GOAL -> Everything from the line containing "start = end" to the line containing "for node in", both lines included, must be copied exactly; nothing else should be.
━━━━━━━━━━
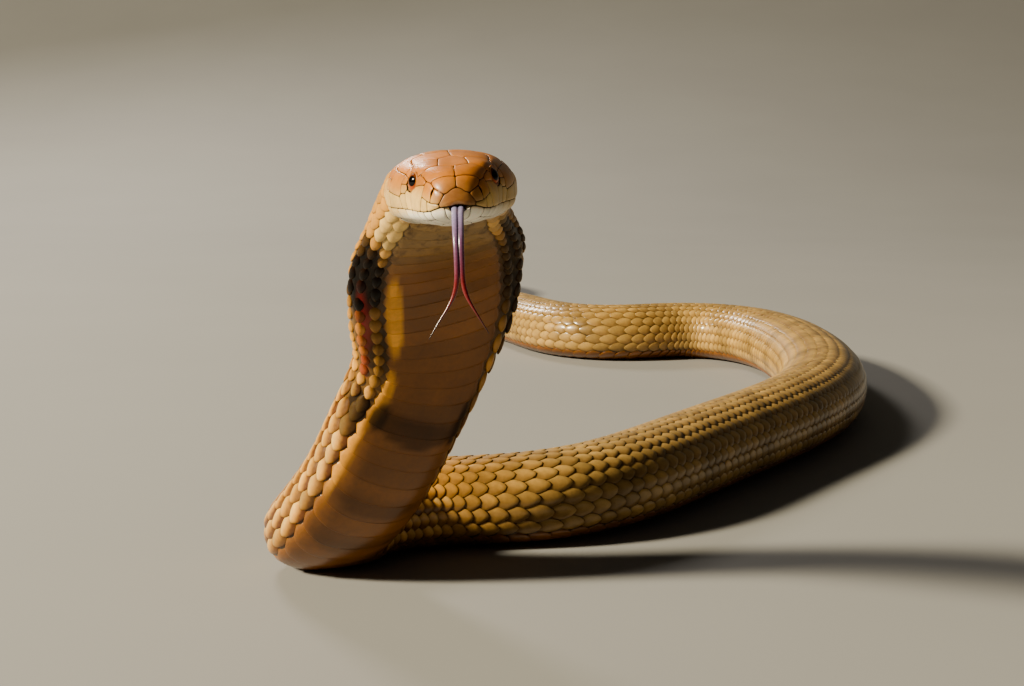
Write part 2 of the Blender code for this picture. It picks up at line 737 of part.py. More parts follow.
def cast(head, tree, view, first, second, twin):
    """Point and outward direction where a plate's corner meets the head."""
    far = 60.0
    if view == "top":
        start, way = head.point(first, twin * second, far), -head.up
    elif view == "under":
        start, way = head.point(first, twin * second, -far), head.up
    elif view == "front":
        start, way = head.point(-far, twin * first, second), -head.forward
    else:
        start, way = head.point(first, twin * far, second), -head.left * twin
    place, normal, _, _ = tree.ray_cast(start, way)
    return place, normal


def plate_outline(corners):
    """Corners drawn in by half a seam, with long edges split."""
    points = [Vector(corner) for corner in corners]
    middle = sum(points, Vector((0.0, 0.0))) / len(points)
    drawn = []
    for i, point in enumerate(points):
        before = (points[i - 1] - point).normalized()
        after = (points[(i + 1) % len(points)] - point).normalized()
        inward = before + after
        if inward.length < 0.35:
            inward = middle - point
        inward.normalize()
        if inward.dot(middle - point) < 0.0:
            inward = -inward
        drawn.append(point + inward * (SEAM_HALF_MM * 1.3))
    outline = []
    for i, point in enumerate(drawn):
        after = drawn[(i + 1) % len(drawn)]
        parts = max(1, math.ceil((after - point).length / EDGE_STEP_MM))
        for k in range(parts):
            outline.append(point.lerp(after, k / parts))
    return outline, middle


def plate(head, tree, view, corners, twin):
    """One closed plate standing on the head, with its root sunk into it."""
    outline, middle = plate_outline(corners)
    top = []
    low = []
    for point in outline:
        place, normal = cast(head, tree, view, point.x, point.y, twin)
        if place is None:
            return None
        top.append(place + normal * (PLATE_RISE_MM * MM))
        low.append(place - normal * (PLATE_ROOT_MM * MM))
    centre, normal = cast(head, tree, view, middle.x, middle.y, twin)
    if centre is None:
        return None
    builder = bmesh.new()
    rim = [builder.verts.new(point) for point in top]
    root = [builder.verts.new(point) for point in low]
    crown = builder.verts.new(centre + normal * (PLATE_RISE_MM * MM))
    base = builder.verts.new(centre - normal * (PLATE_ROOT_MM * MM))
    inner = rim
    count = len(rim)
    if max((point - middle).length for point in outline) > WIDE_PLATE_MM:
        inner = []
        for point in outline:
            half = point.lerp(middle, 0.5)
            place, normal = cast(head, tree, view, half.x, half.y, twin)
            inner.append(builder.verts.new(place + normal * (PLATE_RISE_MM * MM)))
        for i in range(count):
            j = (i + 1) % count
            builder.faces.new((rim[i], rim[j], inner[j], inner[i]))
    for i in range(count):
        j = (i + 1) % count
        builder.faces.new((inner[i], inner[j], crown))
        builder.faces.new((root[j], root[i], base))
        builder.faces.new((rim[j], rim[i], root[i], root[j]))
    bmesh.ops.triangulate(builder, faces=builder.faces)
    bmesh.ops.recalc_face_normals(builder, faces=builder.faces)
    return new_object("plate", builder, "hide")


def add_plates(head, made, table):
    """Fuse a table of plates to the head or the jaw."""
    tree = BVHTree.FromObject(made, bpy.context.evaluated_depsgraph_get())
    pieces = []
    for view, paired, corners in table:
        for twin in (1.0, -1.0) if paired else (1.0,):
            piece = plate(head, tree, view, corners, twin)
            if piece:
                pieces.append(piece)
    return union_all(made, pieces, "plates")


def nostril_cutter(head, twin):
    """A small upright oval that hollows one nostril."""
    builder = bmesh.new()
    bmesh.ops.create_icosphere(builder, subdivisions=2, radius=1.0)
    tall, deep = NOSTRIL_HALF_MM
    for vert in builder.verts:
        behind = NOSTRIL_MM[0] + vert.co.x * deep
        side = twin * (NOSTRIL_MM[1] + vert.co.y * deep)
        vert.co = head.point(behind, side, NOSTRIL_MM[2] + vert.co.z * tall)
    bmesh.ops.recalc_face_normals(builder, faces=builder.faces)
    return new_object("nostril", builder, "hide")


def notch_cutter(head):
    """The slot at the front of the mouth that the tongue passes through."""
    points = [head.point(behind, 0.0, TONGUE_LEVEL_MM) for behind in (NOTCH_DEPTH_MM, 4.0, -4.0)]
    rings = tube_rings(points, (NOTCH_HALF_MM, NOTCH_HALF_MM), head.left)
    return new_object("notch", loft(rings), "tongue")


def make_head(head, route):
    """Upper head, lower jaw, eyes and tongue."""
    upper = new_object("head", loft(head_part_rings(head, route, True)), "hide")
    jaw = new_object("lower_jaw", loft(head_part_rings(head, route, False)), "hide")
    add_plates(head, upper, UPPER_PLATES_MM)
    add_plates(head, jaw, LOWER_PLATES_MM)
    for side, name in ((1.0, "eye_left"), (-1.0, "eye_right")):
        centre = head.point(EYE_CENTRE_MM[0], side * EYE_CENTRE_MM[1], EYE_CENTRE_MM[2])
        socket = ball("socket", centre, SOCKET_RADIUS_MM * MM, "hide", head)
        boolean(upper, socket, "DIFFERENCE")
        ball(name, centre, EYE_RADIUS_MM * MM, "eye", head)
        boolean(upper, nostril_cutter(head, side), "DIFFERENCE")
    boolean(upper, notch_cutter(head), "DIFFERENCE")
    boolean(jaw, notch_cutter(head), "DIFFERENCE")
    smooth(upper)
    smooth(jaw)
    make_tongue(head)


def make_body(route):
    """All lengths of the body from the neck to the tip of the tail."""
    start = head_end(route)
    for name, end, sides, raised in LENGTHS:
        end = min(end, route.length)
        body_length(route, name, start, end, sides, raised)
        start = end


def main():
    """Build the snake."""
    for old in list(bpy.data.objects):
        bpy.data.objects.remove(old, do_unlink=True)
    head = HeadFrame()
    route = Route(head)
    make_head(head, route)
    make_body(route)


main()
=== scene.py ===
"""Looks of a life-size king cobra with its head raised and its neck spread.

Lengths are in metres unless a name ends in _MM. The snake faces -Y, +Z is up and its
belly rests on the floor at z = 0. Two numbers place anything on the hide: q, the
distance behind the snout along the body, and g, the way round it from the back at 0
to the belly at 1, positive on the snake's left side and negative on its right.
"""

from __future__ import annotations

import logging
import math
from dataclasses import dataclass, field
from enum import Enum

import bmesh
import bpy
import numpy as np
from bmesh.types import BMesh, BMVert
from bpy.types import Material, Mesh, Node, NodeSocket, Object
from mathutils import Matrix, Vector
from mathutils.bvhtree import BVHTree

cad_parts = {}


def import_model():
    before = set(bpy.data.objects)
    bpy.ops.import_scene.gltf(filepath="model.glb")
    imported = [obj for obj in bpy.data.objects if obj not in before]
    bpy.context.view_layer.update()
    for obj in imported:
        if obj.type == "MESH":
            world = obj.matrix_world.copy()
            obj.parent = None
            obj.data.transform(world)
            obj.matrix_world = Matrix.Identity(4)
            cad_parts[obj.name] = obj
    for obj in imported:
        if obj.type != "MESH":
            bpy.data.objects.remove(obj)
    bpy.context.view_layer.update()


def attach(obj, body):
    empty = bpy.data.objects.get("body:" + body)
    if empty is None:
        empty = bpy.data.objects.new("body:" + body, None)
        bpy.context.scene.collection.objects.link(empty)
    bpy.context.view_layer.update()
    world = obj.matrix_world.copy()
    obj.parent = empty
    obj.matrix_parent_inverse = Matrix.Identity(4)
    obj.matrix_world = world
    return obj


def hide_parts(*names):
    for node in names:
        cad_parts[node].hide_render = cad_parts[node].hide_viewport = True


LOG = logging.getLogger("cobra")
Array = np.ndarray
Shades = dict[str, Array]
Colour = tuple[float, float, float, float]
Triple = tuple[float, float, float]

MM = 0.001
ROOT = "root"

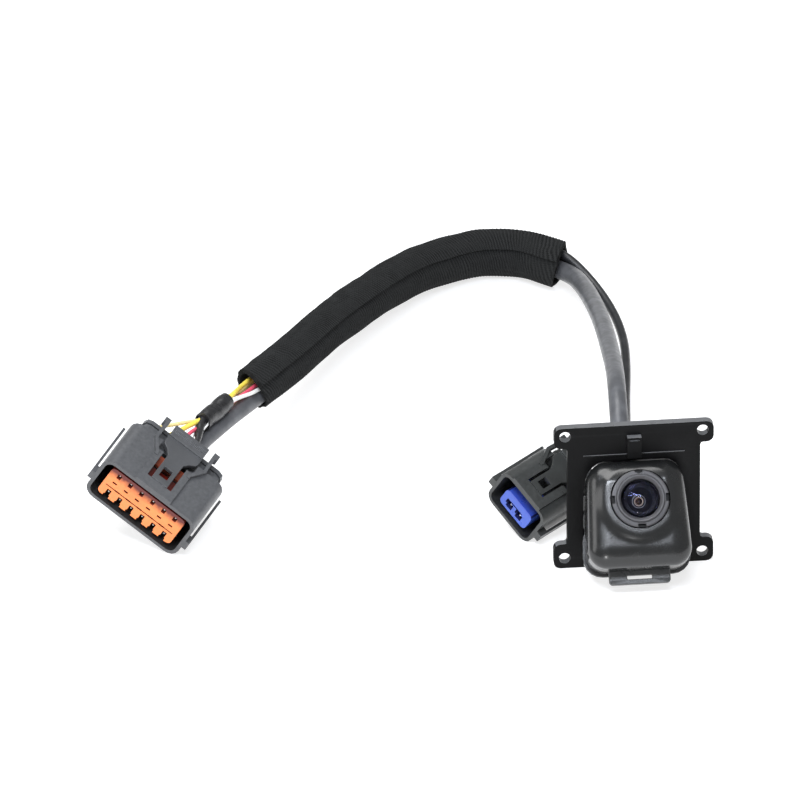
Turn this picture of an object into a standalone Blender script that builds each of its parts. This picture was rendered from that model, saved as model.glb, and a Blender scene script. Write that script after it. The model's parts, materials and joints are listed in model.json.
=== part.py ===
"""Backup camera kit: a camera module on a mounting plate, with its harness and two sealed connectors.

Lengths below are millimetres and the meshes are metres. +Z is up, the lens looks towards -Y, and the
origin is under the middle of the camera module, on the surface that the kit lies on.
"""

import math

import bmesh
import bpy
from mathutils import Matrix, Vector

MM = 0.001
GAP = 0.3

# Camera module: the plate stands upright and the camera looks up and forwards out of its window.
PLATE_FRONT_Y = 0.07
PLATE_THICKNESS = 2.6
PLATE_LOW, PLATE_HIGH = 0.0, 52.7
PLATE_HALF = 21.6
EAR_HALF = 26.0
TOP_EAR, BOTTOM_EAR = 7.7, 9.1
EAR_RADIUS = 2.4
HOLE_RADIUS = 1.9
HOLE_X, TOP_HOLE_Z, BOTTOM_HOLE_Z = 22.4, 49.5, 3.8
WINDOW_GAP = 0.4
HOOK_LOW, HOOK_HIGH, HOOK_HALF = 41.3, 49.0, 2.3
TILT = 40.0
FACE_Y, FACE_Z = -15.0, 28.9
BODY_HALF_X, BODY_HALF_Y, BODY_RADIUS = 17.2, 17.4, 6.5
BODY_TAPER = 0.1
FRONT_REAR, REAR_FRONT, BODY_REAR = -15.5, -16.6, -24.0
WALL = 1.8
LENS_X, LENS_UP = 0.7, 4.2
LENS_OPENING = 9.8
BEZEL_RADIUS, GLASS_RADIUS = 9.4, 6.0
TURRET_X, TURRET_Z = -2.0, -24.5

# Harness
CAMERA_CABLE, AUX_CABLE = 6.0, 2.9
WIRE, YELLOW_WIRE, CORE = 1.3, 1.6, 1.3
SLEEVE_OUTER, SLEEVE_WALL = 7.4, 0.9

# Connectors: front face centre, then turn about Z, nose-up pitch and roll, in degrees.
MAIN_PLACE, MAIN_TURN = (-158.0, 25.2, 16.5), (-31.7, 7.6, 31.8)
AUX_PLACE, AUX_TURN = (-36.1, 20.5, 11.5), (-48.8, 2.6, 34.5)

MAIN = dict(
    prefix="main_connector", terminals="main_terminal", half=18.4, low=-9.5, high=9.5, corner=4.0,
    depth=21.4, wall=1.3, rail=19.9, rail_low=-3.2, rail_high=0.2,
    tower=(-14.7, 14.7, -6.6, 6.6), columns=6, rows=(4.4, -4.4), wire_rows=(3.7, -4.3), pitch=4.5,
    raised_half=7.05, raised_high=10.4, stem=3.1, slot=1.6, window=(7.0, 11.6, 1.6),
    wide=6.7, flare=(16.5, 20.5), pad=(24.8, 29.0), arm=(14.4, 20.0, 10.3, 29.6),
    rear=(27.5, 15.5, -7.4, 6.4), retainer=(0.97, 0.32, 0.06),
)
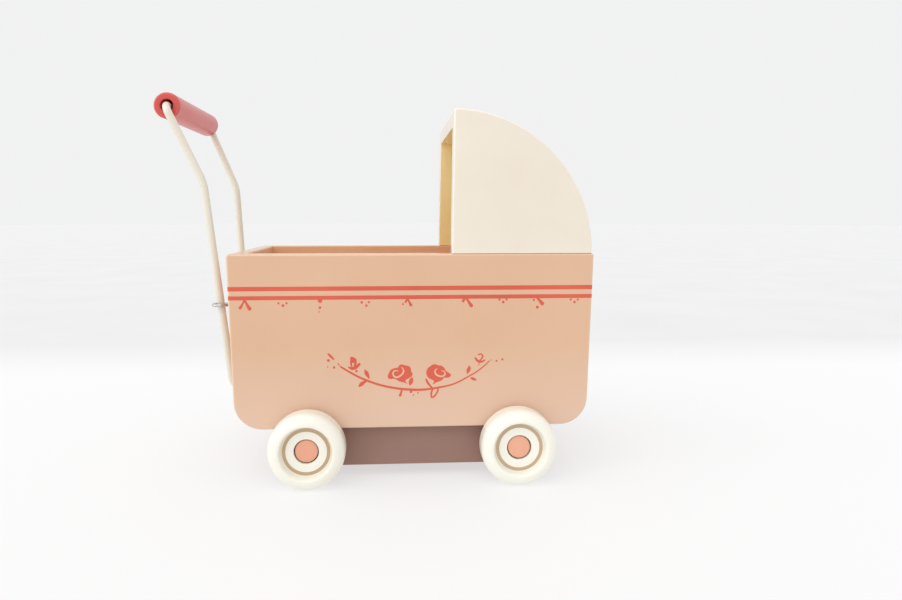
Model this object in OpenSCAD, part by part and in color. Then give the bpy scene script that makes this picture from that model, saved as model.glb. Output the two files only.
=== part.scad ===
// Doll pram: a painted wooden box on four turned wheels, with a quarter-round
// hood and a bent wire handle that carries a loose wooden grip.
// Millimetres, +Z up, +X towards the hood end. The origin lies on the floor,
// below the centre of the whole pram, handle included.

/* [Body] */
// Length of the tub at its rim
body_len = 156.8; // [140:0.2:175]
// Width of the tub over its side boards
body_w = 86; // [80:1:100]
// Height of the rim above the floor
rim_z = 98; // [92:1:110]
// Height of the underside of the tub above the floor
bottom_z = 23; // [23:1:28]
// Inward slope of the two ends, in degrees
end_slope = 1.9; // [0.5:0.1:3]
// Radius of the lower corners
corner_r = 12; // [9:0.5:14]
// Thickness of the side boards
side_t = 7.2; // [6:0.1:8]
// Thickness of the end boards
end_t = 6.6; // [6:0.1:8]
// Thickness of the floor board
floor_t = 7; // [6:0.1:8]

/* [Hood] */
// Distance from mid wheelbase to the hood's front edge at the rim
hood_front = 16.7; // [12:0.1:20]
// Radius of the hood's curve
hood_r = 60.5; // [56:0.1:61]
// Straight rise of the hood's back before the curve starts
hood_rise = 1.1; // [0.5:0.1:3]
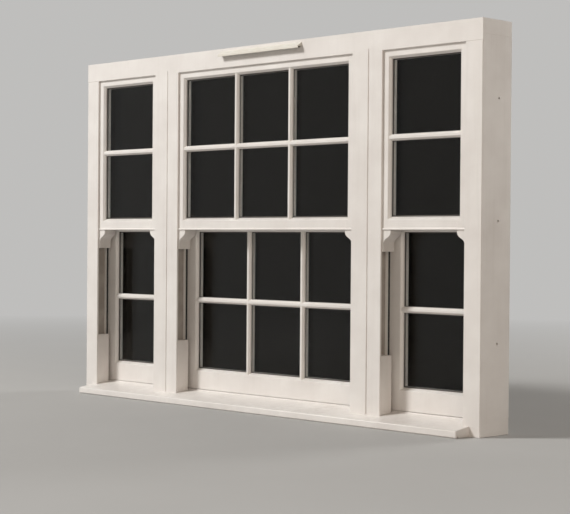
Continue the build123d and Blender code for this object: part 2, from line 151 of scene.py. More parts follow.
def box_profile(low_a, low_b, high_a, high_b, cut):
    """Rectangle with its four corners cut off at 45 degrees."""
    return np.array(
        [
            (low_a + cut, low_b),
            (high_a - cut, low_b),
            (high_a, low_b + cut),
            (high_a, high_b - cut),
            (high_a - cut, high_b),
            (low_a + cut, high_b),
            (low_a, high_b - cut),
            (low_a, low_b + cut),
        ]
    )


# %% [markdown]
# ## Building materials
# A material is a small graph of nodes. One helper adds a node, sets its plain sockets and links the
# others, so each finish reads as a list of what it is made of.

# %% Node helpers
def add_node(tree, kind, inputs=None, **settings):
    """Add one node; a socket given as an input is linked, any other value is set."""
    made = tree.nodes.new(kind)
    for name, value in settings.items():
        setattr(made, name, value)
    for name, value in (inputs or {}).items():
        if isinstance(value, bpy.types.NodeSocket):
            tree.links.new(value, made.inputs[name])
        else:
            made.inputs[name].default_value = value
    return made


def mixed(tree, factor, first, second):
    """Colour between two others."""
    made = tree.nodes.new("ShaderNodeMix")
    made.data_type = "RGBA"
    sockets = (made.inputs[0], made.inputs[6], made.inputs[7])
    for socket, value in zip(sockets, (factor, first, second)):
        if isinstance(value, bpy.types.NodeSocket):
            tree.links.new(value, socket)
        else:
            socket.default_value = value
    return made.outputs[2]


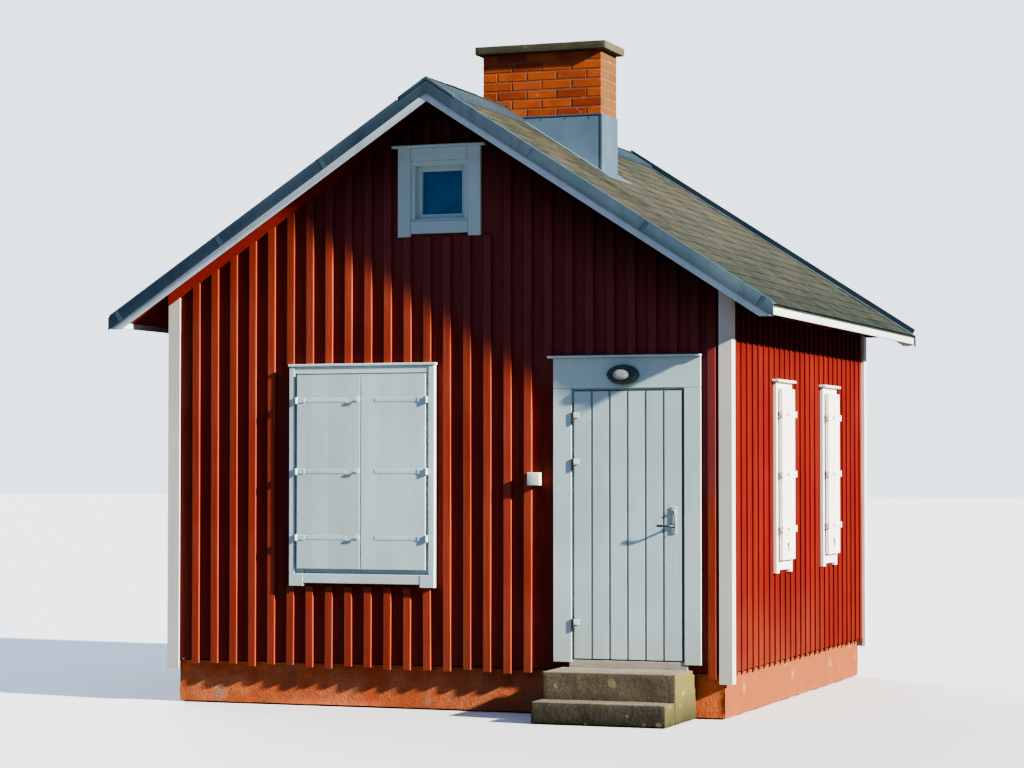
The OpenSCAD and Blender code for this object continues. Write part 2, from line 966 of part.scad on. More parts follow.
━━━━━━━━━━
CORRECT OUTPUT ->
        start = end


def main():
    """Build the snake."""
    for old in list(bpy.data.objects):
        bpy.data.objects.remove(old, do_unlink=True)
    head = HeadFrame()
    route = Route(head)
    make_head(head, route)
    make_body(route)


main()
=== scene.py ===
"""Looks of a life-size king cobra with its head raised and its neck spread.

Lengths are in metres unless a name ends in _MM. The snake faces -Y, +Z is up and its
belly rests on the floor at z = 0. Two numbers place anything on the hide: q, the
distance behind the snout along the body, and g, the way round it from the back at 0
to the belly at 1, positive on the snake's left side and negative on its right.
"""

from __future__ import annotations

import logging
import math
from dataclasses import dataclass, field
from enum import Enum

import bmesh
import bpy
import numpy as np
from bmesh.types import BMesh, BMVert
from bpy.types import Material, Mesh, Node, NodeSocket, Object
from mathutils import Matrix, Vector
from mathutils.bvhtree import BVHTree

cad_parts = {}


def import_model():
    before = set(bpy.data.objects)
    bpy.ops.import_scene.gltf(filepath="model.glb")
    imported = [obj for obj in bpy.data.objects if obj not in before]
    bpy.context.view_layer.update()
    for obj in imported:
        if obj.type == "MESH":
            world = obj.matrix_world.copy()
            obj.parent = None
            obj.data.transform(world)
            obj.matrix_world = Matrix.Identity(4)
            cad_parts[obj.name] = obj
    for obj in imported:
        if obj.type != "MESH":
            bpy.data.objects.remove(obj)
    bpy.context.view_layer.update()


def attach(obj, body):
    empty = bpy.data.objects.get("body:" + body)
    if empty is None:
        empty = bpy.data.objects.new("body:" + body, None)
        bpy.context.scene.collection.objects.link(empty)
    bpy.context.view_layer.update()
    world = obj.matrix_world.copy()
    obj.parent = empty
    obj.matrix_parent_inverse = Matrix.Identity(4)
    obj.matrix_world = world
    return obj


def hide_parts(*names):
    for node in names:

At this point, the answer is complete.